Eutychius (Sa‘id ibn Batriq) mentions that a Church of Saint Athanasius is said to have been built by order of Justinian at the same time as the monasteries of Raithou and Mount Sinai (1906- 1909, Vol. 2, pp. 202-203). About 570, Antoninus Placentinus saw in the basilica of Clysma eighteen or more tombs of hermit holy fathers (1898, p. 188).

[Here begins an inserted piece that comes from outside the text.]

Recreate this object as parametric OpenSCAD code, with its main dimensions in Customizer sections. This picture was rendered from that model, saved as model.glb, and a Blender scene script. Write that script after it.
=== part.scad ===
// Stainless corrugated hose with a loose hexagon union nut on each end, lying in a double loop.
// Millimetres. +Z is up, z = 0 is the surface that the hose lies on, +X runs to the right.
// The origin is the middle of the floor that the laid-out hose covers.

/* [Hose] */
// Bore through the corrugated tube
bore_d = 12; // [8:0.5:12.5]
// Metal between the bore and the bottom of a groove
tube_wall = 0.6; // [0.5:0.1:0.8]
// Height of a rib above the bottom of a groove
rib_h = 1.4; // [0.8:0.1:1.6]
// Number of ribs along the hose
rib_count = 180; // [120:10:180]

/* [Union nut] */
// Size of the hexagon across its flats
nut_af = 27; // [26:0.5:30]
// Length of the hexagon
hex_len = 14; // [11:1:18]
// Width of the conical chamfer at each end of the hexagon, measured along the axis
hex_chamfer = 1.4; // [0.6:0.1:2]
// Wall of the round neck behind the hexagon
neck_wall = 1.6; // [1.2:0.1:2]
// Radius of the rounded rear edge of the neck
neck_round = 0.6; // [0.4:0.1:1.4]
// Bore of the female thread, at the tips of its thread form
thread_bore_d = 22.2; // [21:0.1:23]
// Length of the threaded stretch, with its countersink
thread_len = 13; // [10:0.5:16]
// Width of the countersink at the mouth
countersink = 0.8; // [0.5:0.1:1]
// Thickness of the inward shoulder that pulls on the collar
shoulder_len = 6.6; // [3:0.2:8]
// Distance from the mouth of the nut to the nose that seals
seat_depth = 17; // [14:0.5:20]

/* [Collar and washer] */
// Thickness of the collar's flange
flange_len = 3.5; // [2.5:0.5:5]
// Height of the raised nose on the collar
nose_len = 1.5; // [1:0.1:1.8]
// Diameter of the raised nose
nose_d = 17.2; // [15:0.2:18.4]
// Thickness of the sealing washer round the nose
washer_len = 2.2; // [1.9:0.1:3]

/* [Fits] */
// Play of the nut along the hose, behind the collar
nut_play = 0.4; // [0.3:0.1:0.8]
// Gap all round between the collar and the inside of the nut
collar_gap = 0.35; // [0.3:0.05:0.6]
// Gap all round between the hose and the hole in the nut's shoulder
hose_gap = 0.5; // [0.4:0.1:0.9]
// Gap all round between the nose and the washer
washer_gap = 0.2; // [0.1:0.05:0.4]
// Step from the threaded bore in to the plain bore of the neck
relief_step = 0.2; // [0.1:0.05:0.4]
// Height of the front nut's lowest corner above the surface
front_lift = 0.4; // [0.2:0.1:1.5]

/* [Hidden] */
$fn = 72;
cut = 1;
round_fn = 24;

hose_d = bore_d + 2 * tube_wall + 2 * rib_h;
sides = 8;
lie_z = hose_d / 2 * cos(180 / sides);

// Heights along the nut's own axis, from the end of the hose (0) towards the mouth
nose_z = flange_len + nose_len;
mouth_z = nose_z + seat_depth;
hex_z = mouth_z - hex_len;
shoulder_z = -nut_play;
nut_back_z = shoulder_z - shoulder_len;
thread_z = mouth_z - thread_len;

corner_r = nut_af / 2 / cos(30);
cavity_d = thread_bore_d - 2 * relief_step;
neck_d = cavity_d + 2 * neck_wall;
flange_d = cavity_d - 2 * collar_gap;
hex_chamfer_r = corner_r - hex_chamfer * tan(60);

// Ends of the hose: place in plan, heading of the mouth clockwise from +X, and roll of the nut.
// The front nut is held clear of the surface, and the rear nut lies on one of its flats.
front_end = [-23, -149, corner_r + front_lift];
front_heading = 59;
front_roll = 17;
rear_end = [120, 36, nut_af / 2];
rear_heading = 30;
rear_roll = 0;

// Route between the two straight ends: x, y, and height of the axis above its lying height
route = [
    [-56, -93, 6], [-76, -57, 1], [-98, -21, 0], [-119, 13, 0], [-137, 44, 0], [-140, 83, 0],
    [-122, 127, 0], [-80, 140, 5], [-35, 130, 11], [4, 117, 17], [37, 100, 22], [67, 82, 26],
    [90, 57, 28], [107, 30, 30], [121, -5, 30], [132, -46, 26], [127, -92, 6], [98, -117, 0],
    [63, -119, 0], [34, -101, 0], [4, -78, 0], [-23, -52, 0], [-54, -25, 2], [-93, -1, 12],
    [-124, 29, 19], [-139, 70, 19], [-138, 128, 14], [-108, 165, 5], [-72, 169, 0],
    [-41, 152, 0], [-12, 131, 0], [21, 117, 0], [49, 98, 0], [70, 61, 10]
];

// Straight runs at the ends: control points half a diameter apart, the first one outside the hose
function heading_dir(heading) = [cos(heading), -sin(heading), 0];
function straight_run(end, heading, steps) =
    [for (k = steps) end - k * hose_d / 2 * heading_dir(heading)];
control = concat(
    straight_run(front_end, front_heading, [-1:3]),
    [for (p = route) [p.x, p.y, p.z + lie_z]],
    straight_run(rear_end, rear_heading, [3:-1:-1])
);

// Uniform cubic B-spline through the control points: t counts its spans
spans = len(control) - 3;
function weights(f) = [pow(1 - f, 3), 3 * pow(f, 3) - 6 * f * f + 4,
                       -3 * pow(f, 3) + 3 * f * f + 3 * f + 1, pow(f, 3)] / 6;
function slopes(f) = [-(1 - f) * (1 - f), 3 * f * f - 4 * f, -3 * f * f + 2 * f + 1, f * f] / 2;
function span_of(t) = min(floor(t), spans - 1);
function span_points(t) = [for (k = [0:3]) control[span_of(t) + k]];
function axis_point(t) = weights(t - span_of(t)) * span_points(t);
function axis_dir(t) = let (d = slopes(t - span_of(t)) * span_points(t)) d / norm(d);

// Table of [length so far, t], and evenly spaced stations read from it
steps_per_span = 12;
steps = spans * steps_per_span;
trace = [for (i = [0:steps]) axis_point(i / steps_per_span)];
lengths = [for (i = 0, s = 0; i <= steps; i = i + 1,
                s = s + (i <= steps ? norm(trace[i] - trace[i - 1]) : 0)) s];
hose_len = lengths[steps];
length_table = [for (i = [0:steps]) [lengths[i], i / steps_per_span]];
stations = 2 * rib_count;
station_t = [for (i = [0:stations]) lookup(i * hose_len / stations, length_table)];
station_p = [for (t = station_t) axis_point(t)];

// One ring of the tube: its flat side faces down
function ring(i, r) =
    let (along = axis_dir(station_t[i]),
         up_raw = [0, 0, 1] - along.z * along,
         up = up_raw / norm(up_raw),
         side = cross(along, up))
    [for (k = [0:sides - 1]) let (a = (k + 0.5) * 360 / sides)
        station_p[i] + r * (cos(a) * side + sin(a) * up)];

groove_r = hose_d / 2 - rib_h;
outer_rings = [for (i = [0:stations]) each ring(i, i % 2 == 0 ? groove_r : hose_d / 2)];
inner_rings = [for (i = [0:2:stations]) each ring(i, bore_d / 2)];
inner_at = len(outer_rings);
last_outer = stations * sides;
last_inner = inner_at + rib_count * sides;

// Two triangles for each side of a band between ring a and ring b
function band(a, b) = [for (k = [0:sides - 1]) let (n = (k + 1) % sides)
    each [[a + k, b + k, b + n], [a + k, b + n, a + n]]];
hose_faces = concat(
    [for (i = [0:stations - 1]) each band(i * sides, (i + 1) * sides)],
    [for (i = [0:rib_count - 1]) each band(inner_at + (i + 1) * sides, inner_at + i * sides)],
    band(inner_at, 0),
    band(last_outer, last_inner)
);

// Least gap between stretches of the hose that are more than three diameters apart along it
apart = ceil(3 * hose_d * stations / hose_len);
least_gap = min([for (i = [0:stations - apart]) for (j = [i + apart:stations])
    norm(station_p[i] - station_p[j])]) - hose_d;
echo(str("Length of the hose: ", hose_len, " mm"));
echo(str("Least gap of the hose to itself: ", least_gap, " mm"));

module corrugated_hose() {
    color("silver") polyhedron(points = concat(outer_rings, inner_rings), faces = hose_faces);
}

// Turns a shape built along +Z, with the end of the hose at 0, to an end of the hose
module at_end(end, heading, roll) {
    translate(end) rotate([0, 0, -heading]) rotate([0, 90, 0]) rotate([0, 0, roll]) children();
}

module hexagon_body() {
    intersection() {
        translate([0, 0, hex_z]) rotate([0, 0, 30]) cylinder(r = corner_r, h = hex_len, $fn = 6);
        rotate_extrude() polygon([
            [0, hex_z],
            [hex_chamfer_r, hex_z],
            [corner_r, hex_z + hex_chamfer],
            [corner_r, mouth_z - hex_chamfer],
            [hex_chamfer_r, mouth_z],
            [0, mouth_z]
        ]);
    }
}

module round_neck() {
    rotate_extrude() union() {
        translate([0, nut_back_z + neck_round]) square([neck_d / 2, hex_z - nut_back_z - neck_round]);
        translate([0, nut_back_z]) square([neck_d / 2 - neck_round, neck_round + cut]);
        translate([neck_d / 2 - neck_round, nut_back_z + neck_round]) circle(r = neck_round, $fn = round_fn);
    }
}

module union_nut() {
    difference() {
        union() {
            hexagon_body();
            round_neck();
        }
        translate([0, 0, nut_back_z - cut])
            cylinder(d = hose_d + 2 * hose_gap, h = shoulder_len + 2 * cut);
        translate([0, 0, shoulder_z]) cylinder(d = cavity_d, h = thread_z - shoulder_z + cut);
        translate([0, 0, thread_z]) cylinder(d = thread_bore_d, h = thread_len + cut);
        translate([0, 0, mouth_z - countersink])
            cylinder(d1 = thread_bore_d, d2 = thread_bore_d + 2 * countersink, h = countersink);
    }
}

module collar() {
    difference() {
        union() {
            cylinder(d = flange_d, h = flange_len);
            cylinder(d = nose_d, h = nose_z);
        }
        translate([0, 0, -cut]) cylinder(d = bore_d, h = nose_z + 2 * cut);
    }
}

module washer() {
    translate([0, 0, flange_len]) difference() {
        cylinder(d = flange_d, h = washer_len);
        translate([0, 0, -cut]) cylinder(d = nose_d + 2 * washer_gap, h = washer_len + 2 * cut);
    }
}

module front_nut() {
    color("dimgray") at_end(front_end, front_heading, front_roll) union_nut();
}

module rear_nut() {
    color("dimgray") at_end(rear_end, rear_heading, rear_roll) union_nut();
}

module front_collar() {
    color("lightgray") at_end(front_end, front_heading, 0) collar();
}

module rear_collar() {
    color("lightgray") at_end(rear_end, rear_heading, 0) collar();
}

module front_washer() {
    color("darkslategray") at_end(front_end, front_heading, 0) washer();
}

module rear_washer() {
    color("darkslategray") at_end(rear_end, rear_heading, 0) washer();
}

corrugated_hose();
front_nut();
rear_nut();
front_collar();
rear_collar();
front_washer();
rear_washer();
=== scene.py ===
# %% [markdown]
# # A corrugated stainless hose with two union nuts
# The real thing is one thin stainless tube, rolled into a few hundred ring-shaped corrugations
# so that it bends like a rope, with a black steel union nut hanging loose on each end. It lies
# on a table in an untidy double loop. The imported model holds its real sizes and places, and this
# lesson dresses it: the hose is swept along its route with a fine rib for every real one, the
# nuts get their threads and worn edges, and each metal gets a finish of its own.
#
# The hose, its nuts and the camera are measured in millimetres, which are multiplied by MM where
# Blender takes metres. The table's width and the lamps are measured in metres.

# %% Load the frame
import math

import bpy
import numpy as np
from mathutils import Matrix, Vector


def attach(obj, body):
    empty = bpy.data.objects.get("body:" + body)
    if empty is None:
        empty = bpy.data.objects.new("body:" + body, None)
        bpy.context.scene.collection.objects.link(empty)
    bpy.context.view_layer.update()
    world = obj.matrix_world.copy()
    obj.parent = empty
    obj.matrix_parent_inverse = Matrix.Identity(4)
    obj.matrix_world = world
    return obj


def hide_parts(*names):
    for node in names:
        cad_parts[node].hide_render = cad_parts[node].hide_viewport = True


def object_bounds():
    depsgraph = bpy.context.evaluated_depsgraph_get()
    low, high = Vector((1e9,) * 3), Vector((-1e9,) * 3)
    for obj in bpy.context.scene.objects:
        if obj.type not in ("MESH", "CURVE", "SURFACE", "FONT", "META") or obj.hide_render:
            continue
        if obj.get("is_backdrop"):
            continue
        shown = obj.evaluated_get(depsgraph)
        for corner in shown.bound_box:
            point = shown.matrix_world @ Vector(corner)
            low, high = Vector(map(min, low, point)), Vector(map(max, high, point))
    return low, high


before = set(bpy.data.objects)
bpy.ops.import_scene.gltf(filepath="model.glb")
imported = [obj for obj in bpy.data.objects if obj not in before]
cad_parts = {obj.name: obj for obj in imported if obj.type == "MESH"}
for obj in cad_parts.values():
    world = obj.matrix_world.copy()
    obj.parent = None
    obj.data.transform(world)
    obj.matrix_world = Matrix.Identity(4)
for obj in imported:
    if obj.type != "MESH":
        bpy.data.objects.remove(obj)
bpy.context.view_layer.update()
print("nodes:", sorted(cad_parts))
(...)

To the isle of Clysma is attached the legend of Mar Awjin (Eugene), who introduced monasticism into Mesopotamia, for he is said to have served his monastic apprenticeship at Clysma (Fiey, 1962, pp. 52-81). He seems indeed to have been a historical personage; that people wished to link him with Egyptian monasticism indicates his importance.
MAURICE MARTIN, S.J.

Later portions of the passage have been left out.